Think of it like a drum. If you hit it softly, the membrane vibrates gently. If you hit it hard, it resonates powerfully, and the vibrations take a while to die down. The GARCH model sees market returns in the same way. It looks at the size of yesterday's price change, or "shock," and uses that to predict the likely range of today's price changes. A large price jump yesterday—it doesn't matter if it was up or down—leads the model to predict higher volatility today. Mathematically, the predicted variance for today, $\sigma_t^2$, is a function of yesterday's squared return, $r_{t-1}^2$. Because it uses the square of the return, the sign—the good news or bad news—is erased. A +2% day has the exact same impact on future volatility as a -2% day.

This is a symmetric view of the world. It’s elegant and often works surprisingly well. But it misses a crucial, and frankly more interesting, feature of reality.

If you’ve ever followed the stock market, you’ve probably felt this in your gut: bad news seems to hit harder. A sudden market drop feels more jarring and seems to breed more anxiety and uncertainty than a sudden rally of the same magnitude. This isn't just a psychological bias; it's a well-documented phenomenon in financial data known as the ​​leverage effect​​.

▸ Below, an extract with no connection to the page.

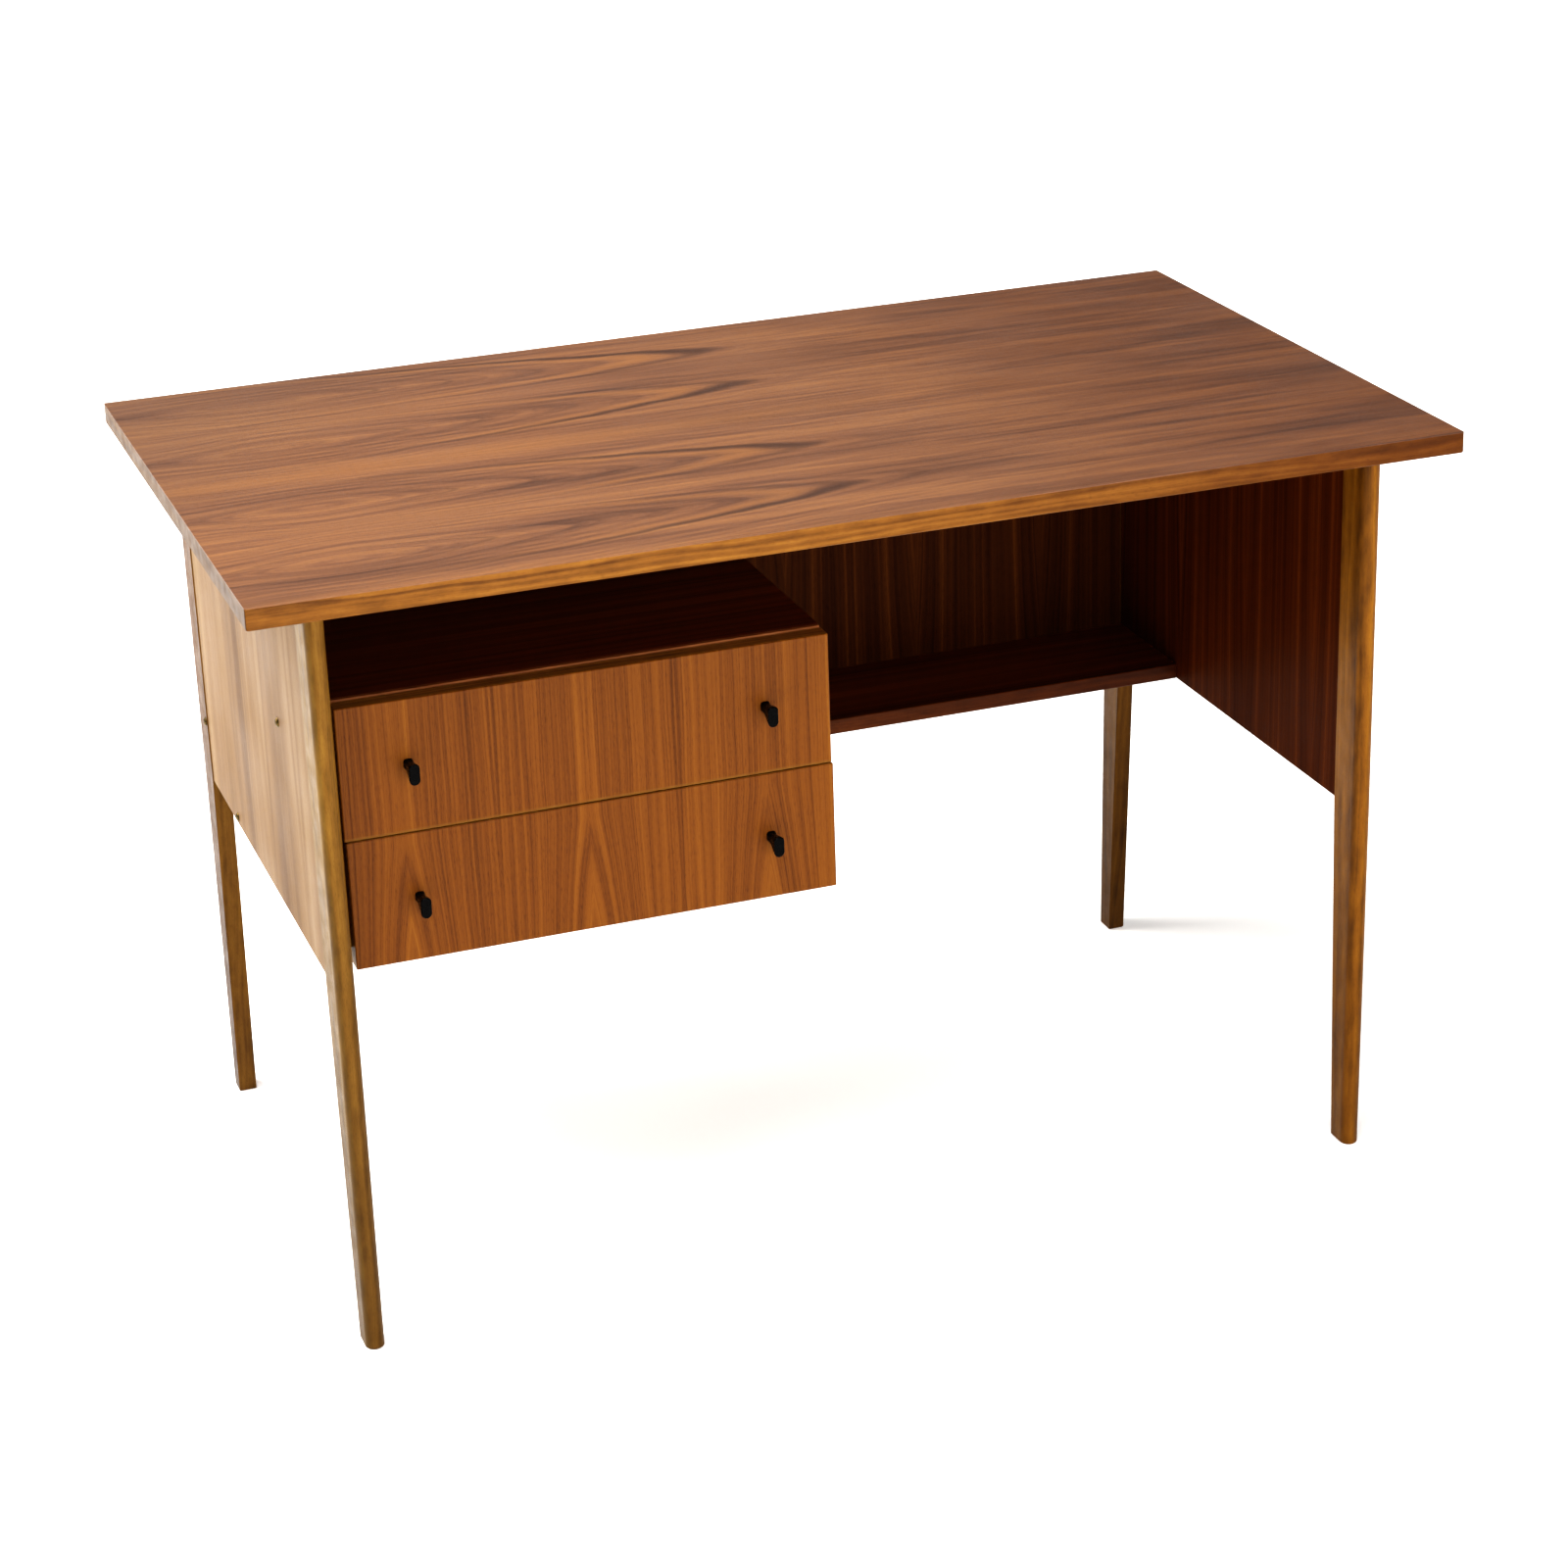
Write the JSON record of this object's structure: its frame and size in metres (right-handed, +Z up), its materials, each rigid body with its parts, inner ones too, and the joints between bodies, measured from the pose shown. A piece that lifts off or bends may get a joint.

The term was coined to describe a simple mechanical explanation: when a company's stock price falls, its total value (equity) shrinks, but its debt remains the same. This increases its debt-to-equity ratio, or its financial ​​leverage​​. A more highly leveraged company is inherently riskier, so its stock price becomes more volatile. A rising stock price has the opposite effect. Therefore, negative returns tend to be followed by higher volatility than positive returns of the same size.

This is where the symmetric GARCH model stumbles. Its world is too simple. It’s like a physicist building a model of the universe that treats matter and anti-matter identically. While beautiful in its symmetry, it fails to capture a fundamental asymmetry of the world it seeks to describe.

This is where the story gets clever. In 1991, an economist named Daniel Nelson introduced the ​​Exponential GARCH (EGARCH)​​ model, a design specifically built to capture this asymmetry. The solution is a masterstroke of mathematical thinking.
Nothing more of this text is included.